Plaintiff believes he has satisfied the amount-in-controversy requirement based on his claim that one of the 47 trusts from which Mr. Erwin transferred units of beneficial interest was at some point valued at $529,900. Docs. 14 at 4, 28 at 9. He argues, “In Plaintiff's [A]mended [C]omplaint, [Plaintiff] cites property value records from Houston County which demonstrate the values of properties well in excess of the jurisdictional amount owned by only one of Defendant[']s forty-seven sub-entities.” Doc. 28 at 9. But the benefit that would flow to Plaintiff is not the full value of each of the 47 subordinate trusts; instead, it is the combined value of fifty shares of each of the 47 trusts. See Strickland v. Merscorp, Inc., No. 2:14-1040-DCR, 2016 WL 6143165, at *4 (M.D. Ala. Oct. 20, 2016) (where plaintiffs sought declaratory judgment that mortgagee did not have rights to foreclosure and mortgage was void, the value of declaratory relief was not the value of the property because “[t]here [was] no indication . . . that the property value, or any percentage of it, represents the value that would ‘flow to the plaintiffs' should they succeed in obtaining the relief sought”). There is no indication the full value of SBI would flow to Plaintiff if the Court grants declaratory relief. The Amended Complaint only requests that the Court declare that Plaintiff is the beneficial interest holder of 50 units of SBI-not that the Court declare him the rightful owner of SBI in its entirety. While a percentage of SBI could flow to Plaintiff if the Court grants declaratory relief, the Amended Complaint gives no indication as to the value of that percentage.

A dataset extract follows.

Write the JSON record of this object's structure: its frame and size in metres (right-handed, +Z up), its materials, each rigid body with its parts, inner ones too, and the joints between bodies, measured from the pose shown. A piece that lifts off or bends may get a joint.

The only other information that might speak to value is Plaintiff's statement that “On September 5, 1997, [Mr. Erwin] jointly transferred [21] silver dollars in exchange for a certificate of one hundred capital units and ‘the right to direct the initial issuance of all said capital units.' He and . . . [Mr. Ervin] named themselves as the first certificate of beneficial interest holders. Two days later, they transferred the beneficial interest to their minor children[.]” Doc. 14, ¶ 8; see also ¶ 10. However, this information provides no insight as to the value of Mr. Ervin's 2014 transfers at issue. It merely shows that nearly 20 years before the transfers in question, Mr. Ervin jointly exchanged 21 “silver dollars” in exchange for 100 “capital units.” Id.

Plaintiff's failure to include facts regarding the value of the 2,350 units at issue is detrimental to establishing jurisdiction. The omission leaves the Court with no choice but to speculate as to the value of each unit-a practice in which the Court cannot partake. See Cohen, 204 F.3d. at 1077 (quoting Ericsson GE Mobile Commc'ns, Inc., 120 F.3d at, 22122); Hardy, No. 06-0687-WS-B, 2007 WL 1889896, at *5 (citing Mitchell, 115 F.Supp.2d at 1327). Because Plaintiff has not shown that he satisfied the amount-in-controversy requirement by a preponderance of the evidence, the Court lacks subject matter jurisdiction. See Hardy, 2007 WL 1889896, at *3 (S.D. Ala. June 28, 2007) (citing Morrison, 228 F.3d at 1261) (“[M]ere diversity is not sufficient; rather, ‘the court is obligated to assure itself that the case involves the requisite amount in controversy.'”).

Because the Court is without jurisdiction, it need not address Defendant's remaining arguments for dismissal. Steel Co. v. Citizens for a Better Env'tr, 523 U.S. 83, 94 (1998).

B. Plaintiff is not entitled to jurisdictional discovery.

In response to Defendant's Motion to Dismiss Plaintiff's Amended Complaint, Plaintiff requests jurisdictional discovery. See Doc. 24 at 1. The district court generally has discretion to grant discovery. Lowery v. Alabama Power Co., 483 F.3d 1184, 1215-16 (11th Cir. 2007). “[F]ederal courts should order limited jurisdictional discovery where the information the plaintiff seeks, if it exists, would give rise to jurisdiction.” RMS Titanic, Inc. v. Kingsmen Creatives, Ltd., No. 13-13711, 579 Fed.Appx. 779, 790 (11th Cir. 2014). Importantly, “[s]uch discovery requests should not serve as fishing expeditions and are therefore only appropriate when a party demonstrates that it can supplement its allegations through discovery.” Wolf v. Celebrity Cruises, Inc., 683 Fed.Appx. 786, 792 (11th Cir. 2017); Nygard v. DiPaolo, 753 Fed.Appx. 716, 721-22 (11th Cir. 2018).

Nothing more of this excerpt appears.